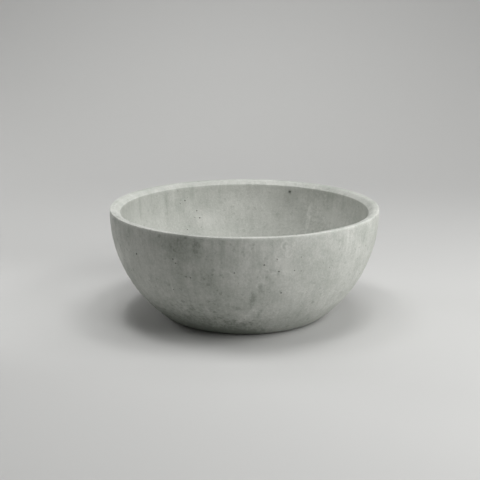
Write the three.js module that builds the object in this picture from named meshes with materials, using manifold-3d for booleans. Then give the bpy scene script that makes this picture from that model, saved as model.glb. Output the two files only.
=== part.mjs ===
// Concrete bowl planter: a thin cast bowl on a flat foot, with a drain in its floor.
//
// Millimetres, +Z up. The origin is on the floor, on the bowl's axis: the undersides of the
// foot pads are at z = 0. The casting, the drain sleeve and the plug are turned shapes about Z.
import * as THREE from "three";
import { mergeVertices } from "three/addons/utils/BufferGeometryUtils.js";
import Module from "manifold-3d";

const wasm = await Module();
wasm.setup();

// ---- Driving sizes ----

// Casting
const RIM_RADIUS = 250; // outside, at the rim
const FOOT_RADIUS = 152; // where the outer curve runs into the plane of the foot
const BOWL_HEIGHT = 200; // foot to rim
const WALL = 20;
const FLOOR_THICKNESS = 27;
const FLOOR_FILLET = 30; // inside, between wall and floor
const RIM_ARRIS = 1.5; // rounding of the rim's outer edge
const RIM_BEVEL_WIDTH = 9; // the bevel inside the rim, seen from above
const RIM_BEVEL_DROP = 7.5; // from the rim's top down to where the bevel meets the inner wall
const FOOT_ARRIS = 4; // rounding of the foot's edge

// Drain sleeve, cast into the middle of the floor
const DRAIN_RADIUS = 13; // bore at its mouth
const DRAIN_TAPER = 1.5; // by how much the bore's radius shrinks on the way down
const DRAIN_CHAMFER = 1; // at the bore's mouth
const SLEEVE_WALL = 2.5; // at the mouth of the bore
const SLEEVE_LIP_WIDTH = 8; // the lip that finishes the hole on the inside
const SLEEVE_LIP_THICKNESS = 3;
const ANCHOR_WIDTH = 4; // the ring half way down, which the concrete grips
const ANCHOR_THICKNESS = 3;

// Drain plug, pushed in from above
const PLUG_LENGTH = 17; // of the taper, below the head
const PLUG_HEAD_OVERLAP = 4; // by which the head reaches past the sleeve's mouth
const PLUG_HEAD_THICKNESS = 3.5;
const PLUG_HEAD_ROUNDING = 1;
const PLUG_TIP_CHAMFER = 1.2;
const GRIP_NECK_RADIUS = 4.5;
const GRIP_NECK_LENGTH = 5;
const GRIP_RADIUS = 8;
const GRIP_THICKNESS = 6;
const GRIP_ROUNDING = 2.4;

// Foot pads, glued into shallow pockets under the foot
const PAD_COUNT = 4;
const PAD_RADIUS = 16;
const PAD_THICKNESS = 4;
const PAD_SUNK = 2; // how much of a pad is inside its pocket
const PAD_ROUNDING = 0.8;
const PAD_INSET = 42; // from the foot's edge in to a pad's middle

// Clearances
const CAST_GAP = 0.3; // between the concrete and what is cast or glued into it
const PLUG_GAP = 0.3; // between the plug and the sleeve

// Fineness of the round shapes
const BOWL_SIDES = 72;
const DRAIN_SIDES = 36;
const PAD_SIDES = 24;
const WALL_STEPS = 10; // along the curve of the wall
const ROUNDING_STEPS = 3; // round each rounded edge

// ---- Levels and centres worked out from them ----

const FOOT_Z = PAD_THICKNESS - PAD_SUNK;
const RIM_Z = FOOT_Z + BOWL_HEIGHT;
const FLOOR_Z = FOOT_Z + FLOOR_THICKNESS;

// The outer curve is one arc. It is upright at the rim, so its centre lies in the rim's plane,
// and it reaches FOOT_RADIUS at the foot. The inner curve has the same centre.
const CURVE_CENTRE =
  (RIM_RADIUS ** 2 - FOOT_RADIUS ** 2 - BOWL_HEIGHT ** 2) / (2 * (RIM_RADIUS - FOOT_RADIUS));
const OUTER_CURVE = RIM_RADIUS - CURVE_CENTRE;
const INNER_CURVE = OUTER_CURVE - WALL;

const SLEEVE_RADIUS = DRAIN_RADIUS + SLEEVE_WALL;
const LIP_RADIUS = SLEEVE_RADIUS + SLEEVE_LIP_WIDTH;
const ANCHOR_RADIUS = SLEEVE_RADIUS + ANCHOR_WIDTH;
const ANCHOR_BOTTOM_Z = FOOT_Z + (FLOOR_THICKNESS - ANCHOR_THICKNESS) / 2;
const PLUG_HEAD_RADIUS = DRAIN_RADIUS + DRAIN_CHAMFER + PLUG_HEAD_OVERLAP;
const PAD_CIRCLE_RADIUS = FOOT_RADIUS - PAD_INSET;

// ---- Materials ----

const paint = (color, roughness) => new THREE.MeshStandardMaterial({ color, roughness, metalness: 0 });
const CONCRETE = paint(0xb3b5af, 0.85);
const SLEEVE_PLASTIC = paint(0x3a3c3d, 0.5);
const PLUG_RUBBER = paint(0x242526, 0.7);
const PAD_RUBBER = paint(0x2c2c2c, 0.8);

// ---- Shapes ----

const point = (radius, z) => new THREE.Vector2(radius, z);

// Points along an arc of a profile. Angles are from the outward direction, up positive.
function arc(centre, radius, from, to, steps) {
  return Array.from({ length: steps + 1 }, (_, i) => {
    const angle = from + ((to - from) * i) / steps;
    return point(centre.x + radius * Math.cos(angle), centre.y + radius * Math.sin(angle));
  });
}

// The point at a level that lies at a given distance from the centre of the wall's curve:
// on the outer or the inner curve, or the centre of a rounding that touches one of them.
function atDistance(z, distance) {
  return point(CURVE_CENTRE + Math.sqrt(distance ** 2 - (RIM_Z - z) ** 2), z);
}

// The direction from the centre of the wall's curve to such a point.
const curveAngle = ({ x, y }) => Math.atan2(y - RIM_Z, x - CURVE_CENTRE);

// Turns a closed profile about Z. Profiles run up the outside and down the inside.
function turned(profile, sides) {
  const closed = [...profile, profile[0].clone()];
  return new THREE.LatheGeometry(closed, sides).rotateX(Math.PI / 2);
}

function solid(geometry) {
  const bare = geometry.clone();
  bare.deleteAttribute("normal");
  bare.deleteAttribute("uv");
  const merged = mergeVertices(bare, 1e-3);
  const vertProperties = merged.attributes.position.array;
  const triVerts = new Uint32Array(merged.index.array);
  return new wasm.Manifold(new wasm.Mesh({ numProp: 3, vertProperties, triVerts }));
}

function geometryOf(body) {
  const mesh = body.getMesh();
  const geometry = new THREE.BufferGeometry();
  geometry.setAttribute("position", new THREE.BufferAttribute(mesh.vertProperties, 3));
  geometry.setIndex(new THREE.BufferAttribute(mesh.triVerts, 1));
  geometry.computeVertexNormals();
  return geometry;
}

// Where the pads sit, counted round from the diagonal between +X and +Y.
function padPlaces() {
  return Array.from({ length: PAD_COUNT }, (_, i) => {
    const angle = ((i + 0.5) * 2 * Math.PI) / PAD_COUNT;
    return { x: PAD_CIRCLE_RADIUS * Math.cos(angle), y: PAD_CIRCLE_RADIUS * Math.sin(angle) };
  });
}

// ---- Casting ----

function outerWall() {
  const foot = atDistance(FOOT_Z + FOOT_ARRIS, OUTER_CURVE - FOOT_ARRIS);
  const rim = atDistance(RIM_Z - RIM_ARRIS, OUTER_CURVE - RIM_ARRIS);
  const curve = point(CURVE_CENTRE, RIM_Z);
  return [
    ...arc(foot, FOOT_ARRIS, -Math.PI / 2, curveAngle(foot), ROUNDING_STEPS),
    ...arc(curve, OUTER_CURVE, curveAngle(foot), curveAngle(rim), WALL_STEPS).slice(1),
    ...arc(rim, RIM_ARRIS, curveAngle(rim), Math.PI / 2, ROUNDING_STEPS).slice(1),
  ];
}

function innerWall() {
  const bevelTop = point(RIM_RADIUS - WALL + RIM_BEVEL_WIDTH, RIM_Z);
  const bevelEnd = atDistance(RIM_Z - RIM_BEVEL_DROP, INNER_CURVE);
  const fillet = atDistance(FLOOR_Z + FLOOR_FILLET, INNER_CURVE - FLOOR_FILLET);
  const curve = point(CURVE_CENTRE, RIM_Z);
  return [
    bevelTop,
    ...arc(curve, INNER_CURVE, curveAngle(bevelEnd), curveAngle(fillet), WALL_STEPS),
    ...arc(fillet, FLOOR_FILLET, curveAngle(fillet), -Math.PI / 2, ROUNDING_STEPS).slice(1),
  ];
}

// The hole follows the outside of the sleeve that it was cast around, with the gap added.
function drainHole() {
  const seatZ = FLOOR_Z - SLEEVE_LIP_THICKNESS - CAST_GAP;
  const grooveTop = ANCHOR_BOTTOM_Z + ANCHOR_THICKNESS + CAST_GAP;
  const grooveBottom = ANCHOR_BOTTOM_Z - CAST_GAP;
  const lip = LIP_RADIUS + CAST_GAP;
  const hole = SLEEVE_RADIUS + CAST_GAP;
  const groove = ANCHOR_RADIUS + CAST_GAP;
  return [
    point(lip, FLOOR_Z),
    point(lip, seatZ),
    point(hole, seatZ),
    point(hole, grooveTop),
    point(groove, grooveTop),
    point(groove, grooveBottom),
    point(hole, grooveBottom),
    point(hole, FOOT_Z),
  ];
}

function bowlShell() {
  const casting = solid(turned([...outerWall(), ...innerWall(), ...drainHole()], BOWL_SIDES));
  const depth = PAD_SUNK + CAST_GAP;
  const below = PAD_THICKNESS; // lets the cutter stand out of the foot
  const pocket = new THREE.CylinderGeometry(
    PAD_RADIUS + CAST_GAP, PAD_RADIUS + CAST_GAP, depth + below, PAD_SIDES,
  ).rotateX(Math.PI / 2);
  const z = FOOT_Z + (depth - below) / 2;
  const pocketed = padPlaces().reduce(
    (body, place) => body.subtract(solid(pocket.clone().translate(place.x, place.y, z))),
    casting,
  );
  return new THREE.Mesh(geometryOf(pocketed), CONCRETE);
}

// ---- Drain ----

// The bore's radius at a level, which shrinks evenly from the mouth to the foot.
const boreRadius = (z) => DRAIN_RADIUS - (DRAIN_TAPER * (FLOOR_Z - z)) / FLOOR_THICKNESS;

function drainSleeve() {
  const lipBottom = FLOOR_Z - SLEEVE_LIP_THICKNESS;
  const anchorTop = ANCHOR_BOTTOM_Z + ANCHOR_THICKNESS;
  const mouthZ = FLOOR_Z - DRAIN_CHAMFER;
  const profile = [
    point(SLEEVE_RADIUS, FOOT_Z),
    point(SLEEVE_RADIUS, ANCHOR_BOTTOM_Z),
    point(ANCHOR_RADIUS, ANCHOR_BOTTOM_Z),
    point(ANCHOR_RADIUS, anchorTop),
    point(SLEEVE_RADIUS, anchorTop),
    point(SLEEVE_RADIUS, lipBottom),
    point(LIP_RADIUS, lipBottom),
    point(LIP_RADIUS, FLOOR_Z),
    point(boreRadius(mouthZ) + DRAIN_CHAMFER, FLOOR_Z),
    point(boreRadius(mouthZ), mouthZ),
    point(boreRadius(FOOT_Z), FOOT_Z),
  ];
  return new THREE.Mesh(turned(profile, DRAIN_SIDES), SLEEVE_PLASTIC);
}

// The plug's head rests on the sleeve's lip, its taper fills the bore, and its grip stands
// in the bowl, where a hand pulls it.
function drainPlug() {
  const headZ = FLOOR_Z + PLUG_GAP;
  const tipZ = headZ - PLUG_LENGTH;
  const neckZ = headZ + PLUG_HEAD_THICKNESS;
  const gripZ = neckZ + GRIP_NECK_LENGTH;
  const topZ = gripZ + GRIP_THICKNESS;
  const taper = (z) => boreRadius(z) - PLUG_GAP;
  const head = point(PLUG_HEAD_RADIUS - PLUG_HEAD_ROUNDING, neckZ - PLUG_HEAD_ROUNDING);
  const gripLow = point(GRIP_RADIUS - GRIP_ROUNDING, gripZ + GRIP_ROUNDING);
  const gripHigh = point(GRIP_RADIUS - GRIP_ROUNDING, topZ - GRIP_ROUNDING);
  const profile = [
    point(0, tipZ),
    point(taper(tipZ) - PLUG_TIP_CHAMFER, tipZ),
    point(taper(tipZ), tipZ + PLUG_TIP_CHAMFER),
    point(taper(headZ), headZ),
    point(PLUG_HEAD_RADIUS, headZ),
    ...arc(head, PLUG_HEAD_ROUNDING, 0, Math.PI / 2, ROUNDING_STEPS),
    point(GRIP_NECK_RADIUS, neckZ),
    point(GRIP_NECK_RADIUS, gripZ),
    ...arc(gripLow, GRIP_ROUNDING, -Math.PI / 2, 0, ROUNDING_STEPS),
    ...arc(gripHigh, GRIP_ROUNDING, 0, Math.PI / 2, ROUNDING_STEPS),
    point(0, topZ),
  ];
  return new THREE.Mesh(turned(profile, DRAIN_SIDES), PLUG_RUBBER);
}

// ---- Foot pads ----

function footPad() {
  const low = point(PAD_RADIUS - PAD_ROUNDING, PAD_ROUNDING);
  const profile = [
    point(0, 0),
    ...arc(low, PAD_ROUNDING, -Math.PI / 2, 0, ROUNDING_STEPS),
    point(PAD_RADIUS, PAD_THICKNESS),
    point(0, PAD_THICKNESS),
  ];
  return new THREE.Mesh(turned(profile, PAD_SIDES), PAD_RUBBER);
}

// ---- Assembly ----

const planter = new THREE.Group();

function add(name, mesh, x = 0, y = 0) {
  mesh.name = name;
  mesh.position.set(x, y, 0);
  planter.add(mesh);
}

add("bowl_shell", bowlShell());
add("drain_sleeve", drainSleeve());
add("drain_plug", drainPlug());
padPlaces().forEach(({ x, y }, i) => add(`foot_pad_${i + 1}`, footPad(), x, y));

export default planter;
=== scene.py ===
import math
import random

import bmesh
import bpy
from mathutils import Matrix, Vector


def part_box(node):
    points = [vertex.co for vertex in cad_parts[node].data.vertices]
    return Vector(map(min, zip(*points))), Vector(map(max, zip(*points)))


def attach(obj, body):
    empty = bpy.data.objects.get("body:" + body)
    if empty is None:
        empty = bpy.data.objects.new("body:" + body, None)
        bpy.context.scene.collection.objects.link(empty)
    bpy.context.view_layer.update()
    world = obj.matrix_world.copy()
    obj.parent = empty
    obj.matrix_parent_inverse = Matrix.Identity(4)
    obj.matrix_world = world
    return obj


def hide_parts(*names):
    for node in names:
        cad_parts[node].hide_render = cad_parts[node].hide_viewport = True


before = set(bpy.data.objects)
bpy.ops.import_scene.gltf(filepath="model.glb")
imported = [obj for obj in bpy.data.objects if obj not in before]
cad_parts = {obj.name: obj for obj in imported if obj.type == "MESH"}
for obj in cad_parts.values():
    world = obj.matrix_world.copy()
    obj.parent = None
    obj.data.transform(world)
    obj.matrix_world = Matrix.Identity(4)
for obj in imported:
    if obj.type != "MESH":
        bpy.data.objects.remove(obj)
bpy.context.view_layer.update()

# ---- The casting: its shape ----
# The bowl is one piece of fibre-reinforced concrete, cast rim down between two turned moulds.
# Its section is drawn as a chain of lines and arcs and spun round the axis, and its skin is then
# made a little uneven, apart from the foot, which is screeded flat.
casting_low, casting_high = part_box("bowl_shell")
sleeve_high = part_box("drain_sleeve")[1]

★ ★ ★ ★

**Directive**
Your task is to give again the lines from the one containing "---- Foot pads" to the one containing "imported = [obj", both lines included, exactly and without anything added.

**The response**
// ---- Foot pads ----

function footPad() {
  const low = point(PAD_RADIUS - PAD_ROUNDING, PAD_ROUNDING);
  const profile = [
    point(0, 0),
    ...arc(low, PAD_ROUNDING, -Math.PI / 2, 0, ROUNDING_STEPS),
    point(PAD_RADIUS, PAD_THICKNESS),
    point(0, PAD_THICKNESS),
  ];
  return new THREE.Mesh(turned(profile, PAD_SIDES), PAD_RUBBER);
}

// ---- Assembly ----

const planter = new THREE.Group();

function add(name, mesh, x = 0, y = 0) {
  mesh.name = name;
  mesh.position.set(x, y, 0);
  planter.add(mesh);
}

add("bowl_shell", bowlShell());
add("drain_sleeve", drainSleeve());
add("drain_plug", drainPlug());
padPlaces().forEach(({ x, y }, i) => add(`foot_pad_${i + 1}`, footPad(), x, y));

export default planter;
=== scene.py ===
import math
import random

import bmesh
import bpy
from mathutils import Matrix, Vector


def part_box(node):
    points = [vertex.co for vertex in cad_parts[node].data.vertices]
    return Vector(map(min, zip(*points))), Vector(map(max, zip(*points)))


def attach(obj, body):
    empty = bpy.data.objects.get("body:" + body)
    if empty is None:
        empty = bpy.data.objects.new("body:" + body, None)
        bpy.context.scene.collection.objects.link(empty)
    bpy.context.view_layer.update()
    world = obj.matrix_world.copy()
    obj.parent = empty
    obj.matrix_parent_inverse = Matrix.Identity(4)
    obj.matrix_world = world
    return obj


def hide_parts(*names):
    for node in names:
        cad_parts[node].hide_render = cad_parts[node].hide_viewport = True


before = set(bpy.data.objects)
bpy.ops.import_scene.gltf(filepath="model.glb")
imported = [obj for obj in bpy.data.objects if obj not in before]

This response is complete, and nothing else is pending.